▶ GIVEN TASK
Hand back each line, unchanged, from the top down to the line where "from build123d import *" sits.
## Start
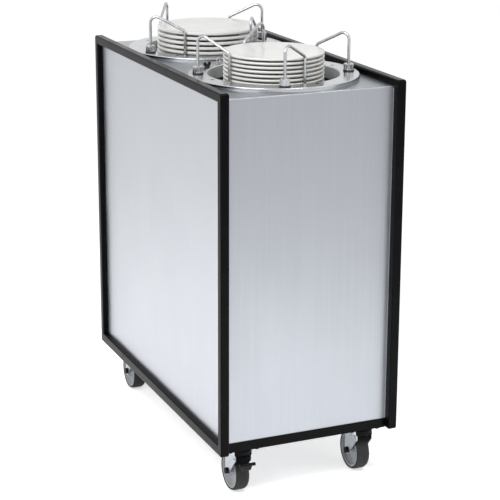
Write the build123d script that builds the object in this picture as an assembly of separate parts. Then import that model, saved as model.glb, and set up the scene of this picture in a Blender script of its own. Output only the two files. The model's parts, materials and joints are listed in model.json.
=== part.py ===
"""Mobile plate dispenser cart with two self-levelling plate tubes in an enclosed cabinet.

Frame: millimetres, +Z up, X across the cart, Y along it, the front end at -Y.
The origin is on the floor, under the middle of the cart.
"""

import os
from math import acos, atan2, cos, degrees, radians, sin

from build123d import *

# ---------------------------------------------------------------- driving dimensions, mm
CART_WIDTH = 470.0
CART_LENGTH = 900.0
FRAME_BOTTOM = 124.0            # caster height, floor to underside of the frame
RAIL_TOP = 1000.0
RAIL = 22.0                     # depth of every frame member, and height of the top rail
BOTTOM_RAIL = 26.0              # height of the bottom rail
RAIL_ROUND = 4.0                # radius along the long edges of the members
FRAME_WALL = 2.0                # the members are tubes
FRAME_CORNER = 7.0              # radius of the frame's outer corners, seen from the side
SIDE_RECESS = 15.0              # side panel behind the frame's outer face
END_RECESS = 23.5               # end panel behind the end of the frame
SHEET = 1.5
BEND = 4.0                      # outer radius where an end panel turns into the deck
DECK_TOP = 983.0
DECK_FLANGE = 20.0
BASE_RAIL_PROUD = 1.3           # base end rail in front of the end panel
BASE_RAIL_TOP = 148.0
BASE_RAIL_FLANGE = 22.0
BASE_RAIL_SHEET = 2.5

# one dispenser
RING_Y = 213.0                  # ring centres at y = -RING_Y and +RING_Y
RING_OUTER = 207.0
RING_INNER = 160.0
RING_HEIGHT = 11.0
RING_SHEET = 2.0
SKIRT_DEPTH = 30.0              # ring top down to the lower edge of its collar
RIM_GROOVE = (3.2, 1.0)         # round the ring's edge: height above the deck, then width and depth
RING_LIP_ROUND = (2.5, 3.0)     # outer and inner lip of the flange
HOLD_DOWN_HOLE = 4.5
HOLD_DOWN_R = 176.0
HOLD_DOWN_TURN = 27.0           # holes through the flange, degrees past each guide post
DECK_HOLE = 200.0
POST_R = 183.0                  # circle of the plate-guide pivots
GUIDE_ARM = 90.0                # guide pivot to its plate-side leg
GUIDE_WIRE = 3.75               # wire radius
GUIDE_RISE = 95.0               # top of the guide above the ring
GUIDE_SHOULDER = 57.0           # bend above the plate-side leg, over the ring
GUIDE_FIT = 0.05                # radial running clearance of the guide pivots
GUIDE_TAIL = 26.0               # pivot pin below the ring's top
GUIDE_GAP = 1.5                 # plate edge to guide wire
GUIDE_FOOT = 10.0               # pivot pin below the base plate's top
GUIDE_FLOOR_GAP = 0.75          # floor arm above the base plate
GUIDE_BENDS = (3.9, 10.0, 10.0, 16.0)   # inside the lower pin, floor, shoulder and top bends
GUIDE_TOP_CUT = 10.0            # what the round top takes off its sharp corner
FERRULE_R = 12.5
FERRULE_HEIGHT = 18.0
FERRULE_CHAMFER = 1.5
FLUTES = 10
FLUTE = 2.4
WASHER_R = 13.4
WASHER = 3.0
CAGE_FLOOR = 303.0              # top of the dispenser's base plate
CAGE_FLOOR_R = 196.0
CAGE_FLOOR_SHEET = 3.0
ROD_R = 184.0                   # circle of the hanger rods
ROD = 5.0                       # rod radius
ROD_END = 3.0                   # its turned-down end through the base plate
ROD_NUT = (11.0, 6.0)           # across flats, and depth
CAGE_FLOOR_HOLE = 30.0
ARM_TURN = 40.0                 # spider arms and rods, degrees past each guide post
SPRING_R = 150.0                # circle of the springs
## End
▶ CORRECT RESULT
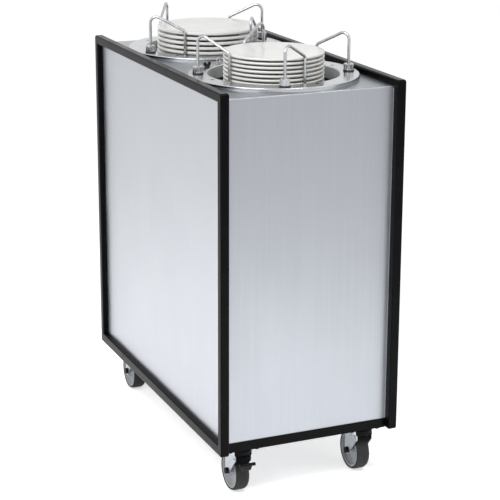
Write the build123d script that builds the object in this picture as an assembly of separate parts. Then import that model, saved as model.glb, and set up the scene of this picture in a Blender script of its own. Output only the two files. The model's parts, materials and joints are listed in model.json.
=== part.py ===
"""Mobile plate dispenser cart with two self-levelling plate tubes in an enclosed cabinet.

Frame: millimetres, +Z up, X across the cart, Y along it, the front end at -Y.
The origin is on the floor, under the middle of the cart.
"""

import os
from math import acos, atan2, cos, degrees, radians, sin

from build123d import *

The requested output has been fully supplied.